In the listing below, count the lines with "JSON" and report only the figure.

BEGIN DATA TO USE

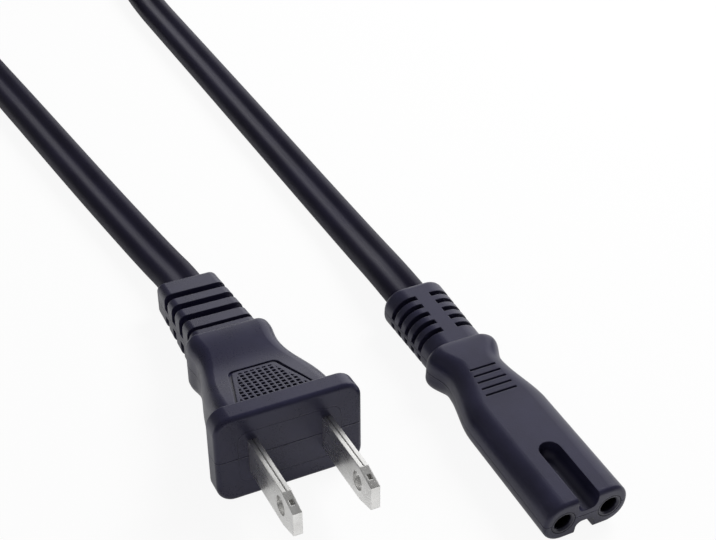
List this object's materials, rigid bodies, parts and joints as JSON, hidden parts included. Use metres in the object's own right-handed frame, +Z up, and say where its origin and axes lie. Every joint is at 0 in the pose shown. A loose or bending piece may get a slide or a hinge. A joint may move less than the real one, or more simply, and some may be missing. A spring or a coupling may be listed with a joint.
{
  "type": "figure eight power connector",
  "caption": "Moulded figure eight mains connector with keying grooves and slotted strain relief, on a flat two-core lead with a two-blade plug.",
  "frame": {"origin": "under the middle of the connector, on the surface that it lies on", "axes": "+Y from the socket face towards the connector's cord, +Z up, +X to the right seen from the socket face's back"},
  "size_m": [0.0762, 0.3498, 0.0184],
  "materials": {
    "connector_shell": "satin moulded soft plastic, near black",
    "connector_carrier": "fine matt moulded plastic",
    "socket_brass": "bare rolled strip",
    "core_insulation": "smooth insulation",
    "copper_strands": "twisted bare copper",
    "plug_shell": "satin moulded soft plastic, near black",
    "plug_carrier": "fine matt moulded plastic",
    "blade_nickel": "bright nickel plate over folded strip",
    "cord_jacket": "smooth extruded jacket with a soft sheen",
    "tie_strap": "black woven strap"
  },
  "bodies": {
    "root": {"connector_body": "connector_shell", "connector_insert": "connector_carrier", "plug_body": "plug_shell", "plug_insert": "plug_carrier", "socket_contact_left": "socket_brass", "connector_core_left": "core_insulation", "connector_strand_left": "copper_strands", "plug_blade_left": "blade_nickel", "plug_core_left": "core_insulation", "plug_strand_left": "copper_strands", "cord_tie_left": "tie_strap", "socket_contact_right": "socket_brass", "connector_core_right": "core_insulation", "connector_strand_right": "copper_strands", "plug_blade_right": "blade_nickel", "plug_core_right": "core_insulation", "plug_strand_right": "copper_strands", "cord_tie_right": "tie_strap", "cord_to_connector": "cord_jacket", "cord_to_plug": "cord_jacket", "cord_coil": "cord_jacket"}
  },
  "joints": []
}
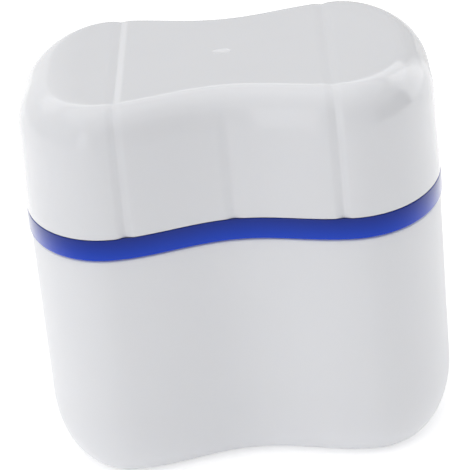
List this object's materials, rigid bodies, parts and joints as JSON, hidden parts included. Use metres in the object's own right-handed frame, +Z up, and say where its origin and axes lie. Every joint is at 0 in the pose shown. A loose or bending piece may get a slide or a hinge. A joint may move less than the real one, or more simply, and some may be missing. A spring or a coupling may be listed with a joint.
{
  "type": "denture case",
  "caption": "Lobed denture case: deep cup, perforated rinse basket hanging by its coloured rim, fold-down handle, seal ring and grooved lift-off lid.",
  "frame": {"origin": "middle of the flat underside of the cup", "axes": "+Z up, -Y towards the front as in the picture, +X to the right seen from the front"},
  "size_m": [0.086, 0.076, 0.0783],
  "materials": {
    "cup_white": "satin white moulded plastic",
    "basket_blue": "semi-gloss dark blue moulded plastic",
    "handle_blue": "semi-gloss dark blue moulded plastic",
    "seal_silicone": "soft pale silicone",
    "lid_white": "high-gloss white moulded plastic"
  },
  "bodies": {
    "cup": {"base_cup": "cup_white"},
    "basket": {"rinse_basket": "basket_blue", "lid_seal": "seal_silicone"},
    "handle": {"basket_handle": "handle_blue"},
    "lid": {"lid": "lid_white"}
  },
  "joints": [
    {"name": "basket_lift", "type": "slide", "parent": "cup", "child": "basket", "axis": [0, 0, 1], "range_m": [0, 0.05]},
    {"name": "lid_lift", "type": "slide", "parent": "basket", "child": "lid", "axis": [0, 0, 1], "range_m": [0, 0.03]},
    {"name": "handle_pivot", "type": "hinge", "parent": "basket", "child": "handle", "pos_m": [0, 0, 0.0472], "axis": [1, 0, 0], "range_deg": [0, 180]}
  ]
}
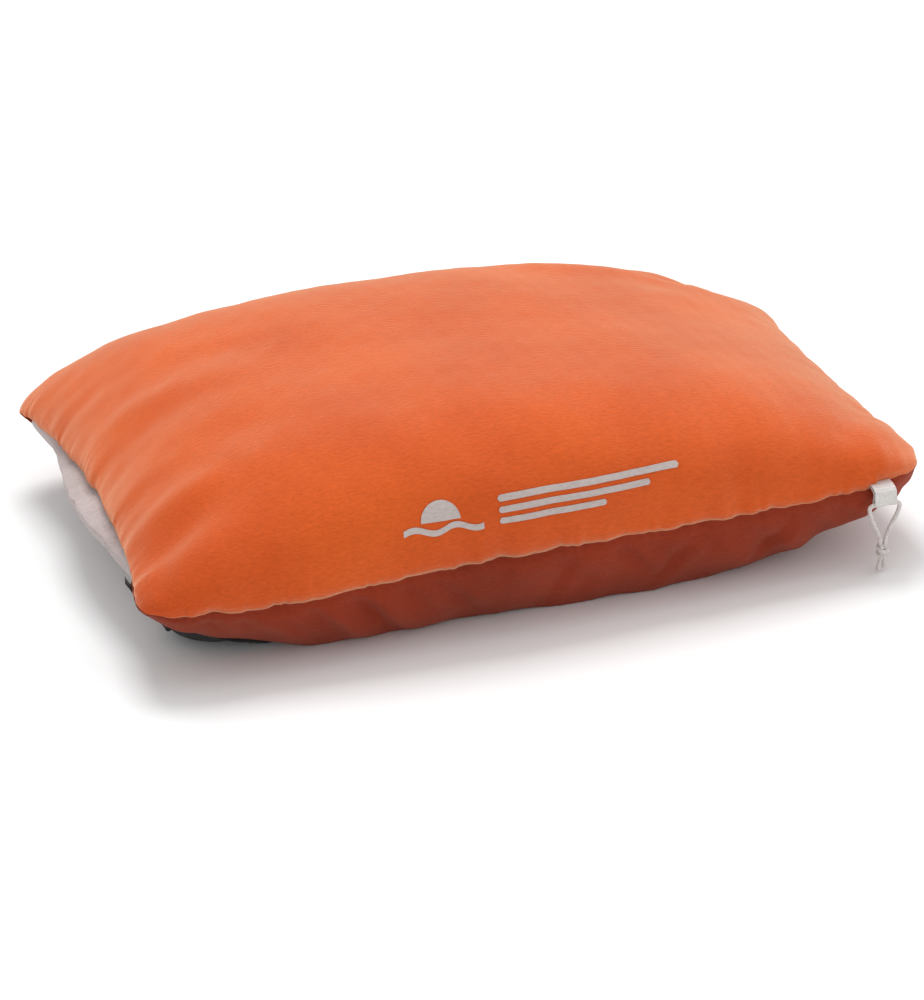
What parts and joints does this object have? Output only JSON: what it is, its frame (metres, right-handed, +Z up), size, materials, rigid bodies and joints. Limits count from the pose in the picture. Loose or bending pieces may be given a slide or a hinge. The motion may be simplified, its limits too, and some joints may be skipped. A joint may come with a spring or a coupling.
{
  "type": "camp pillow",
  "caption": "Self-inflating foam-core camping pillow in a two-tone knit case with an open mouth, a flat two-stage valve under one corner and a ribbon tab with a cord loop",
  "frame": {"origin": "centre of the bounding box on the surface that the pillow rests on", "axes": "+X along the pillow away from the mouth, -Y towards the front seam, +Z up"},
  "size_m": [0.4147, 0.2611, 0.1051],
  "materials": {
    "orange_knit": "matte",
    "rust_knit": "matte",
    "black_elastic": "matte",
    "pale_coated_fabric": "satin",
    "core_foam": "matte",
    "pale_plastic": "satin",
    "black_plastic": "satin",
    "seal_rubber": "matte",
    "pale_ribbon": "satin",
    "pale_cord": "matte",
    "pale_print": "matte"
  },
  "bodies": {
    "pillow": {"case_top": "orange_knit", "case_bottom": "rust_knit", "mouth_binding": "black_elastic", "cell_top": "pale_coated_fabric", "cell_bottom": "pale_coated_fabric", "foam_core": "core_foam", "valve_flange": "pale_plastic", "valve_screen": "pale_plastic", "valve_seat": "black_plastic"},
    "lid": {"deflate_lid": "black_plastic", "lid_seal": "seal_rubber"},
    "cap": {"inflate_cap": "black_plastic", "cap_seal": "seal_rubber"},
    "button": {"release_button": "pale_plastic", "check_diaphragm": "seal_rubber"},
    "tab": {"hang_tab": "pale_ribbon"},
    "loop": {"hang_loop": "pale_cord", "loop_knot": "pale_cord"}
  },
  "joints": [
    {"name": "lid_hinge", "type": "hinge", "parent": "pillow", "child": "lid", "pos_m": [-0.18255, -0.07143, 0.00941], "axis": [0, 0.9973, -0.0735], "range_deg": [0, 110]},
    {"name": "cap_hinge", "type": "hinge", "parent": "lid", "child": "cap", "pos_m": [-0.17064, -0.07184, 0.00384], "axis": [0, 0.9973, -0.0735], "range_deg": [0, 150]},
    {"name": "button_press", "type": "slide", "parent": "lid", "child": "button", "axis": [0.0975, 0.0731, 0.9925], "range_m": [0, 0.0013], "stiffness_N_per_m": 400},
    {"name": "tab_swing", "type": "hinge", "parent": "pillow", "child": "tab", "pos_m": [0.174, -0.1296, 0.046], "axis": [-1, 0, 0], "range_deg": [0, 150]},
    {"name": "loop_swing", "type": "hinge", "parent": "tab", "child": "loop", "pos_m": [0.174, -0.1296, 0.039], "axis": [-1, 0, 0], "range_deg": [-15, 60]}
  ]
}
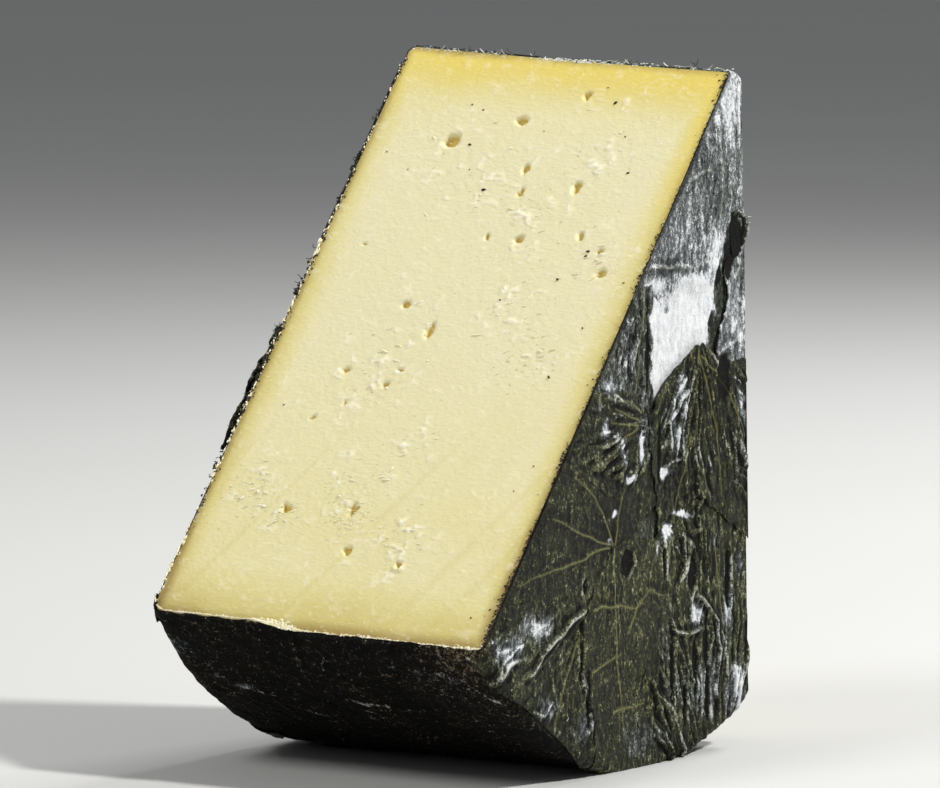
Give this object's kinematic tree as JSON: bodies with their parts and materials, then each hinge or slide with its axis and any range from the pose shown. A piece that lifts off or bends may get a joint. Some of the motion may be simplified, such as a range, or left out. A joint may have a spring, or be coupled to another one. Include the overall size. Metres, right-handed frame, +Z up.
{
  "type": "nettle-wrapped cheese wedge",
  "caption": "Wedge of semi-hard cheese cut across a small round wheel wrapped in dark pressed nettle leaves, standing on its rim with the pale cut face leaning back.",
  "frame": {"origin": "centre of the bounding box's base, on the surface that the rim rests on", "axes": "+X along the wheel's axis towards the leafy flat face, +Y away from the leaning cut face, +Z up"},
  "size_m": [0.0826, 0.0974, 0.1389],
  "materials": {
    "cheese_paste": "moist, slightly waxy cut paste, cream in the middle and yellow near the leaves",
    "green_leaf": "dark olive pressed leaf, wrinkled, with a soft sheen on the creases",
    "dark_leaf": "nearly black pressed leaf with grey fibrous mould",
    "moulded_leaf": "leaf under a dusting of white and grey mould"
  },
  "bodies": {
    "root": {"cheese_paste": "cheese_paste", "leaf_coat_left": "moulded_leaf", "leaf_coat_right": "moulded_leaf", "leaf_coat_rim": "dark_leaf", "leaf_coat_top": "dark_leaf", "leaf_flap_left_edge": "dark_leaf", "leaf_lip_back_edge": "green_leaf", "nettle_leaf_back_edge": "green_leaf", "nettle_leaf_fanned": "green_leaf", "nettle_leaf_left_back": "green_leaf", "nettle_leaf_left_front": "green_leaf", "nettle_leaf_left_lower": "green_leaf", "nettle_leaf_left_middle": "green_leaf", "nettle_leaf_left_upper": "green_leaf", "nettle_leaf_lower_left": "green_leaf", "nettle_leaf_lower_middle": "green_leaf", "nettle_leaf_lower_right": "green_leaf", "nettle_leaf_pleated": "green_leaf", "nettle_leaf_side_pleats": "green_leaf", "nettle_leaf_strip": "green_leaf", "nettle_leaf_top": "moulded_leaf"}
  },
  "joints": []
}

END DATA TO USE

(RESPONSE):
4